SBY memiliki kaitan dengan Aceh. setidaknya, ada dua peristiwa yang terjadi di Aceh selama SBY menjadi Presiden. Perdamaian Aceh dengan Republik Indonesia pada 15 Agustus 2005, dan Rehabilitasi dan Rekontruksi Aceh pasca Tsunami.

Setelah gagal berkali-kali, akhirnya perdamaian Gerakan Aceh Merdeka (GAM) dengan Pemerintah berhasil dicapai. Tangan dingin Jusuf Kalla yang saat itu menjadi Wakil Presiden sangat membantu proses perundingan itu. Banyak cerita dibalik layar yang tidak terungkap ke publik di mainkan oleh JK.

Selain konflik yang telah membuat Aceh hancur, Tsunami yang terjadi pada 26 Desember 2004 juga menyebabkan Banda Aceh dan sekitarnya lumpuh total. Kehadiran Badan Rehabilitasi dan Rekontruksi (BRR) NAD-Nias mampu mengembalikan pembangunan infrastruktur.’

Dua hal itu, paling tidak yang dikenang oleh orang Aceh semasa SBY-JK. Ganjarannya, SBY-Boediono memperoleh suara 90 persen lebih pada pilpres 2009 di Aceh.

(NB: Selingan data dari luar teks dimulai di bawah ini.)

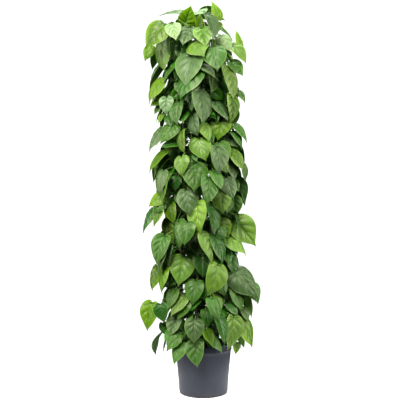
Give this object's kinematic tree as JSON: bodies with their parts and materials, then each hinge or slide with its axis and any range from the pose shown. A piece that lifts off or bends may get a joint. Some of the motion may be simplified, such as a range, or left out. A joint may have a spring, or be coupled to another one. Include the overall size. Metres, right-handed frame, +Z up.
{
  "type": "potted climbing plant",
  "caption": "Tall column of hanging heart-shaped leaves trained up an open mesh support, in a tapered round nursery pot.",
  "frame": {"origin": "middle of the pot's flat underside, on the floor", "axes": "+Z up along the pot's axis, -Y towards the viewer of the picture, +X to the viewer's right"},
  "size_m": [0.5729, 0.5214, 1.8569],
  "materials": {
    "pot_plastic": "satin injection-moulded plastic, bluish dark grey",
    "soil": "matt, crumbly dark brown potting mix",
    "mesh_plastic": "black plastic mesh",
    "foliage": "satin green leaves with paler stems"
  },
  "bodies": {
    "root": {"pot": "pot_plastic", "soil": "soil", "support_column": "mesh_plastic", "vine_01": "foliage", "vine_02": "foliage", "vine_03": "foliage", "vine_04": "foliage", "vine_05": "foliage", "vine_06": "foliage", "vine_07": "foliage", "vine_08": "foliage", "vine_09": "foliage", "vine_10": "foliage", "vine_11": "foliage", "vine_12": "foliage"}
  },
  "joints": []
}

Berikutnya, pada pilpres 2014, Joko Widodo-JK terpilih sebagai Presiden dan Wakil Presiden. Keduanya bukan orang asing bagi Aceh. Jokowi pernah tinggal di Aceh dan JK pernah terlibat dalam perdamaian Aceh.

Selama itu pula, sudah ada beberapa program Pemerintah yang dikucurkan ke Aceh, diantaranya pembangunan waduk, pembangunan jalan tol.

Ternyata, Jokowi secara electoral belum berkawan dengan orang Aceh. lihat saja perolehan suaranya pada pilres 2019 lalu. Hanya sekitar 14 persen. Masih ada empat tahun lagi masa jabatan Jokowi pada periode kedua ini. Sepatutnya memikirkan strategi apa yang harus dimainkan, agar Jokowi bisa dekat dengan orang Aceh.

Bukan untuk elektoral. Karena Jokowi sudah tidak bisa lagi mencalonkan sebagai Presiden. Setidaknya, dalam lintasan sejarah, Jokowi dikenang sebagai Presiden yang banyak berbuat untuk Aceh.

Dan, yang tidak kalah pentingnya, langkah tersebut sangat berpengaruh bagi pengikut Jokowi di Aceh, baik secara pribadi maupun secara patron politik atau partai politik. Nasionalis, Republiken, Self Goverment, Etno-Nasionalisme secara bersamaan bisa kita jumpai di Aceh.